First I asked her what the heck was she doing in the Ukraine to begin with. (Yep, another preposition.) I told her that only getting robbed and mugged might be considered a positive in that part of the world. She could have been caught in a crossfire and killed. Or she might have been kidnapped by some cousin of the ISIS group. Then I suggested she might want to switch to another credit card company.
I don’t think anyone in their right mind would go to the Ukraine right now without heavy security. Many years ago, I considered a trip to Ireland. But in a conversation with my friend, The Earl, he asked me what if someone there asked me if I was Catholic or Protestant — what would I say?

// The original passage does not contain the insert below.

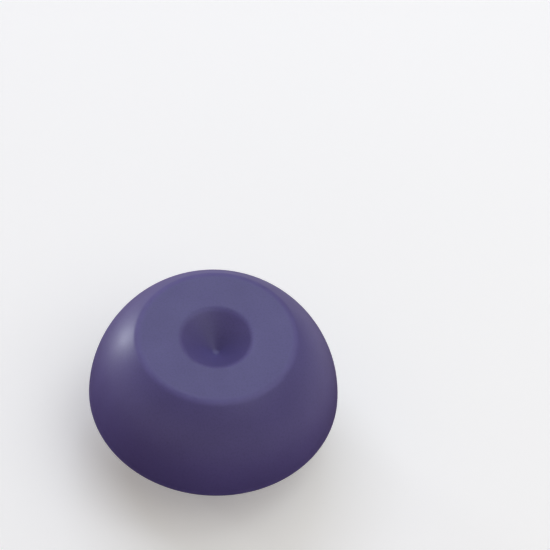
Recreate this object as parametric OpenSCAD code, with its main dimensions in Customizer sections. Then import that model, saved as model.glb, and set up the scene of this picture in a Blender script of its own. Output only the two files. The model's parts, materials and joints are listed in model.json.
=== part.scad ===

I noted that he knew I was Southern Baptist. And he said yea, but if I would stretch the intent of Ecclesiates, it could reasonably be construed that there is a time to lie. And he said I would need to know who was ahead in their conflict on any given day. The Earl is a deep thinker.
Bottom line, I disrespectfully declined to help Aileen.
I reminded her the last time she tried to scam me her name was Helen and she got robbed and mugged in Afghanistan. I told her she really needed some software that would keep a cross-reference of her targets.
I said, “You obviously don’t know where you’re coming from.”
And so I end her proposition with a preposition. Because I can.